**Data to process:**
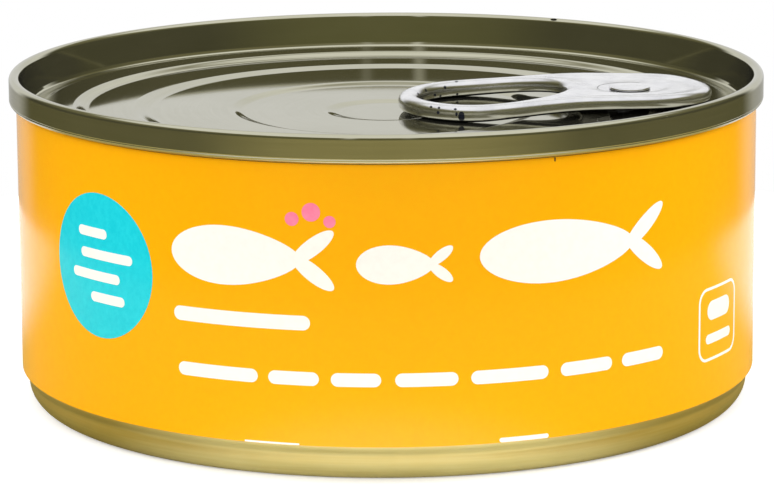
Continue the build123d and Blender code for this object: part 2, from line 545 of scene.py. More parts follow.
@dataclass
class DrawnCup:
    """Steel cup drawn in one piece, with a rounded foot corner and a recessed, stepped base."""

    segments: int = 256
    shoulder_inset: float = 0.65
    shoulder_bottom: float = 2.9
    shoulder_top: float = 4.2
    corner_radius: float = 2.6
    foot_width: float = 1.9
    base_recess: float = 1.0
    base_steps: tuple[tuple[float, float, float], ...] = ((0.74, 1.6, 0.35), (0.42, 1.6, 0.35))
    step_points: int = 6
    foot_corner: float = 0.4
    foot_round: float = 0.5
    wall: float = 0.25
    mouth_depth: float = 3.2
    finish: LacqueredTinplate = LacqueredTinplate(
        "olive_gold_lacquered_tinplate", tint="d2c488", tint_thin="dcd099", roughness=0.28, roughness_spread=0.08)
    top: float = field(init=False)
    radius: float = field(init=False)

    def __post_init__(self) -> None:
        """Take the wall's top and radius from the frame."""
        low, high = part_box("can_body")
        self.top = high[2] / MM
        self.radius = (high[0] - low[0]) / 2 / MM

    def profile(self) -> Profile:
        """Outline of the cup from the middle of its base, out, up and back to the axis.

        Returns:
            Radius and height points.
        """
        shoulder = self.radius - self.shoulder_inset
        foot_outer = shoulder - self.corner_radius
        foot_inner = foot_outer - self.foot_width
        height = self.base_recess - sum(drop for _, _, drop in self.base_steps)
        points = [(0.0, height)]
        for place, width, drop in reversed(self.base_steps):
            middle = place * foot_inner
            for step in range(self.step_points + 1):
                share = step / self.step_points
                points.append((middle + width * (share - 0.5), height + drop * smooth_step(share)))
            height += drop
        base_edge = foot_inner - self.base_recess - 0.6
        points.append((base_edge, height))
        points += round_corner((base_edge, height - self.foot_corner), self.foot_corner, 90, 35, 4)
        points += round_corner((foot_inner + 0.3, self.foot_round), self.foot_round, 215, 270, 4)
        points += round_corner((foot_outer, self.corner_radius), self.corner_radius, -90, 0, 14)
        points.append((shoulder, self.shoulder_bottom))
        for step in range(1, self.step_points + 1):
            share = step / self.step_points
            rise = self.shoulder_top - self.shoulder_bottom
            points.append((shoulder + self.shoulder_inset * smooth_step(share), self.shoulder_bottom + rise * share))
        inner, fill = self.radius - self.wall, self.top - self.mouth_depth
        return [*points, (self.radius, self.top), (inner, self.top), (inner, fill), (0.0, fill)]

    def build(self) -> bpy.types.Object:
        """Make the cup."""
        bm = turned(self.profile(), self.segments)
        return finish_mesh("drawn_cup", bm, self.finish.make(), ("can_body",))


# ---------------------------------------------------------------- easy-open end


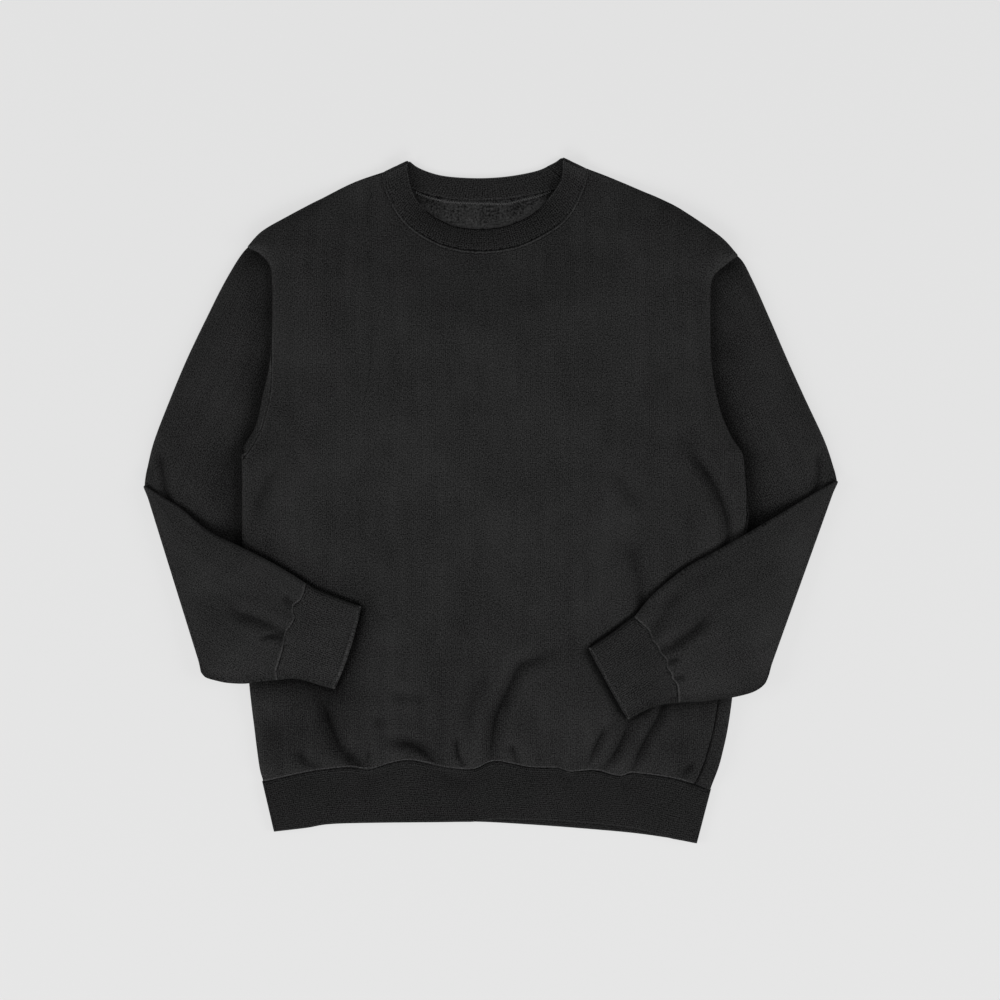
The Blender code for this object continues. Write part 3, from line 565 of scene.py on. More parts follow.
# %% Heights
WALL = 2.0
RIB_WALL = 2.6
SEAM_GAP = 0.3
SLEEVE_MIDDLE = 2.3
SLEEVE_TOP = 2 * SLEEVE_MIDDLE
BACK_LOW = WALL / 2
BACK_HIGH = SLEEVE_TOP + 2.0
BODY_SPLIT = 3.0
ELBOW_RADIUS = (SLEEVE_TOP + 1) / 2
ROLL = 2.4  # width of the rounded edge of a fold
SHOULDER_START = 100  # the shoulders lie further out than this
LIFT_RUN, LIFT_MARGIN = 80.0, 12.0  # how far before a layer below it the cloth starts to rise and has risen
ELBOW_RUN = 75.0  # how far beside the body the forearm starts to rise
BOW_POWER = 0.6  # below 1, so that a bowed section is full at both ends
SLACK_GAP = 2.0  # between a sleeve and what lies on it, or what it lies on
PUFF, SLEEVE_PUFF, FOREARM_PUFF = 12.5, 13.5, 7.6


def side_x(side, y):
    """The fold's x on one side, at the cloth's middle surface."""
    return other_coordinate(SIDE[side], y, key=1) - side * WALL / 2


def hem_y(x):
    return other_coordinate(HEM_SEAM, x)


def shoulder_y(side, x):
    return other_coordinate(SHOULDER[side], x) - WALL / 2


def twist_at(y):
    heights, distances = zip(*reversed(TWIST))
    return np.interp(y, heights, distances)


def armhole_x(side, y):
    """The back's armhole seam: the sleeve's first section, then straight to the armpit."""
    head_x, head_y, under_x, under_y, bow = UPPER_SLEEVE[side][0]
    share = np.clip((head_y - y) / (head_y - under_y), 0, 1)
    pit_x, pit_y = ARMPIT[side]
    below = np.clip((under_y - y) / (under_y - pit_y), 0, 1)
    bowed = side * bow * np.sin(math.pi * share) ** BOW_POWER
    return head_x + share * (under_x - head_x) - bowed + below * (pit_x - under_x)


def sleeve_outlines(side):
    """The upper sleeve on the floor, the part of it that the back lies on, and the forearm with its cuff."""
    rows = np.array(UPPER_SLEEVE[side], float)
    top, bottom = ELBOW_CREASE[side]
    ys = np.linspace(rows[0, 1], rows[0, 3], 10)
    under = spaced(rows[:, 2:4], 14)
    outer = spaced(rows[:, :2], 12)
    armhole = np.column_stack([armhole_x(side, ys), ys])
    far = side * 500
    fore = np.array([*FOREARM[side], *CUFF[side][1:]], float)
    return (
        np.vstack([armhole, under[1:], [bottom], [top], outer[::-1]]),
        np.vstack([under, [bottom], [(far, bottom[1])], [(far, rows[0, 3])]]),
        np.vstack([[top], fore[:, :2], fore[::-1, 2:4], [bottom]]),
    )


OUTLINES = [sleeve_outlines(side) for side in SIDES]
FOOTPRINT, UNDER_BODY, FOREARM_OUTLINE = (dict(zip(SIDES, pair)) for pair in zip(*OUTLINES))


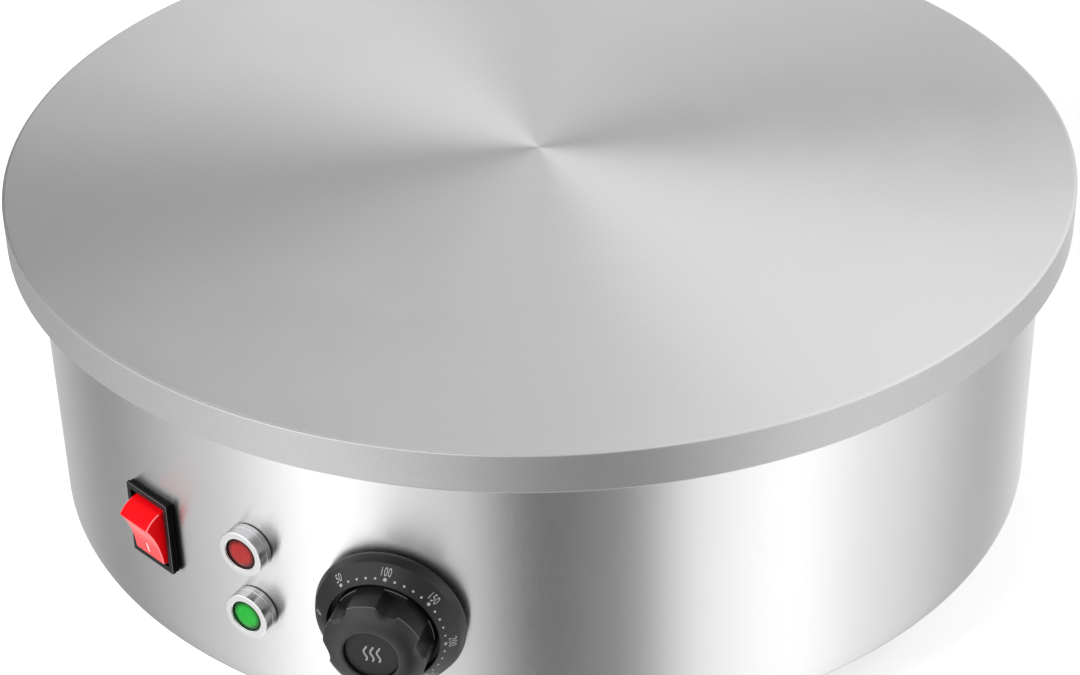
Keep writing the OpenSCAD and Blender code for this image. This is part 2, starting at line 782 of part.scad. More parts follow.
// ---- Other electrical pieces ----

module overheat_cutout() {
    color("darkslategray") translate([0, 0, web_z - 9]) {
        cylinder(r = 8, h = 9 - e);
        translate([-12, -4, 7.5]) cube([24, 8, 1.5 - e]);
        for (side = [-1, 1]) translate([side * 4 - 0.4, -3.15, -5]) cube([0.8, 6.3, 6]);
    }
}

module at_block() {
    around(block_place[0], block_place[1]) translate([0, 0, ground_gap]) children();
}

module terminal_block() {
    color("ivory") at_block() difference() {
        translate([-block_size[0] / 2, -block_size[1] / 2, 0]) cube(block_size);
        for (k = [-1 : 1], y = [-5, 5]) translate([k * 14, y, block_size[2] - 8]) cylinder(r = 2.6, h = 9, $fn = 32);
        for (k = [-1 : 1]) translate([k * 14, 0, 6]) rotate([90, 0, 0]) cylinder(r = 2.2, h = 30, center = true, $fn = 32);
    }
}

module terminal_screws() {
    color(brass) at_block() for (k = [-1 : 1], y = [-5, 5]) translate([k * 14, y, block_size[2] - 8])
        difference() {
            cylinder(r = 2.5, h = 5, $fn = 32);
            translate([-3, -0.4, 4]) cube([6, 0.8, 2]);
        }
}

module earth_stud() {
    nut_d = 8 / cos(30);
    color(brass) around(earth_place[0], earth_place[1]) translate([0, 0, pan_z - 4]) {
        cylinder(r = earth_r, h = 20);
        translate([0, 0, 4 + pan_t]) cylinder(d = nut_d, h = 4, $fn = 6);
        cylinder(d = nut_d, h = 4, $fn = 6);
    }
}

// Rubber splice that joins the neutral wires
module wire_splice() {
    color("white") around(splice_place[0], splice_place[1]) translate([0, 7, splice_place[2]])
        rotate([90, 0, 0]) cylinder(r = 5.5, h = 14);
}

module wires(paths, r, shade) {
    color(shade) for (p = paths) swept_tube(smooth(smooth(p)), r);
}
module supply_wires() { wires([live_in, neutral_in, earth_in], 1.4, "saddlebrown"); }
module heater_wires() {
    wires([live_to_stat, stat_to_cutout, cutout_to_heater, neutral_to_splice, splice_to_heater], 1.4, "steelblue");
    wires([leg_link(-1), leg_link(1)], 1.4, "steelblue");
}
module lamp_wires() { wires([red_to_stat, red_to_splice, green_to_stat, green_to_splice], 1.1, "white"); }

module on_inlet() { on_wall(180, inlet_z) children(); }

module cable_gland() {
    color(black_plastic) on_inlet() difference() {
        union() {
            translate([0, 0, -14]) cylinder(r = gland_thread_r, h = 14 + e);
            cylinder(d = 24 / cos(30), h = 4.5, $fn = 6);
            translate([0, 0, 4]) cylinder(r = gland_thread_r, h = 6);
        }
        translate([0, 0, -20]) cylinder(r = 7.2, h = 24);
        translate([0, 0, 4 - e]) cylinder(r = 8.05, h = 10);
    }
}

module gland_cap() {
    color(black_plastic) on_inlet() difference() {
        union() {
            translate([0, 0, 4.7]) cylinder(d = 24 / cos(30), h = 6.3, $fn = 6);
            translate([0, 0, 11]) cylinder(r1 = 11.8, r2 = 8.2, h = gland_reach - 11);
        }
        translate([0, 0, 4]) cylinder(r = gland_thread_r + 0.05, h = 6.6);
        translate([0, 0, 4]) cylinder(r = 8.05, h = 8.5);
        cylinder(r = 5.6, h = 30);
    }
}

module gland_seal() {
    color([0.2, 0.2, 0.2]) on_inlet() translate([0, 0, 4.2]) tube(8, gland_bore_r, 8.2);
}

module gland_nut() {
    color(black_plastic) on_inlet() translate([0, 0, -6.4]) hex_nut(gland_thread_r + 0.05, 24, 4.5);
}

griddle_plate();
drum_shell();
base_pan();
pan_screws();
foot_front_left();
foot_front_right();
foot_rear_left();
foot_rear_right();
foot_bolts();
foot_nuts();
tie_rods();
tie_nuts();
heating_element_outer();
heating_element_inner();
element_bushes();
clamp_bars();
clamp_studs();
clamp_nuts();
insulation_blanket();
heat_tray();
switch_frame();
switch_rocker();
switch_base();
switch_terminals();
red_lamp_ring();
red_lamp_lens();
red_lamp_body();
red_lamp_nut();
red_lamp_gasket();
green_lamp_ring();
green_lamp_lens();
green_lamp_body();
green_lamp_nut();
green_lamp_gasket();
knob_body();
knob_cap();
knob_spring();
thermostat_spindle();
thermostat_body();
thermostat_bracket();
thermostat_screws();
capillary_tube();
sensing_bulb();
bulb_clips();
overheat_cutout();
terminal_block();
terminal_screws();
earth_stud();
supply_wires();
heater_wires();
lamp_wires();
wire_splice();
cable_gland();
gland_cap();
gland_seal();
gland_nut();
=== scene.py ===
"""Looks of the round electric griddle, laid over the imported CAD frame.

Sizes in the builders below are in millimetres and are scaled to metres when a mesh is made.
A "wall" place is a local frame on the drum: x to the right along the wall, y up, z straight out.
"""
import json
import math

import bmesh
import bpy
from mathutils import Matrix, Vector


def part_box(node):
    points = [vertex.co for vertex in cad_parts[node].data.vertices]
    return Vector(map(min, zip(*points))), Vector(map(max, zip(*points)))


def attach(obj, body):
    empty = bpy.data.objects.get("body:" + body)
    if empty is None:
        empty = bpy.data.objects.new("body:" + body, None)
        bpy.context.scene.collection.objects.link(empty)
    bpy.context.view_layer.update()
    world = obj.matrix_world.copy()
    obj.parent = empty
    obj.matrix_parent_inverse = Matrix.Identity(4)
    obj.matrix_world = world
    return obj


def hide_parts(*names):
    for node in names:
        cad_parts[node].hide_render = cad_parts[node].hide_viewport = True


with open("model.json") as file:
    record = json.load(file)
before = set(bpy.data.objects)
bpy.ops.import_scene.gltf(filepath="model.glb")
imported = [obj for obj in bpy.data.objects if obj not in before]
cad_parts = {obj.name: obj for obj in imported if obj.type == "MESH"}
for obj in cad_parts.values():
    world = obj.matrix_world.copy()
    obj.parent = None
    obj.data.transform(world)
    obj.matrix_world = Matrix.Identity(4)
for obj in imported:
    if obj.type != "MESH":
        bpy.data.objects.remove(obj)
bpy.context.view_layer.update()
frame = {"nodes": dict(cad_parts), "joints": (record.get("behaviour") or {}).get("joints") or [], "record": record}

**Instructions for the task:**
Only the lines from the beginning of the material above through the line with "cup drawn in" are wanted; extract them exactly.

**Solution:**
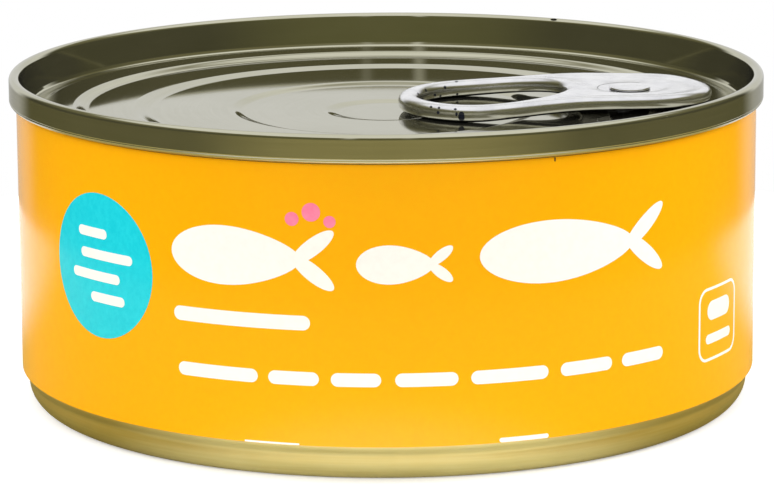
Continue the build123d and Blender code for this object: part 2, from line 545 of scene.py. More parts follow.
@dataclass
class DrawnCup:
    """Steel cup drawn in one piece, with a rounded foot corner and a recessed, stepped base."""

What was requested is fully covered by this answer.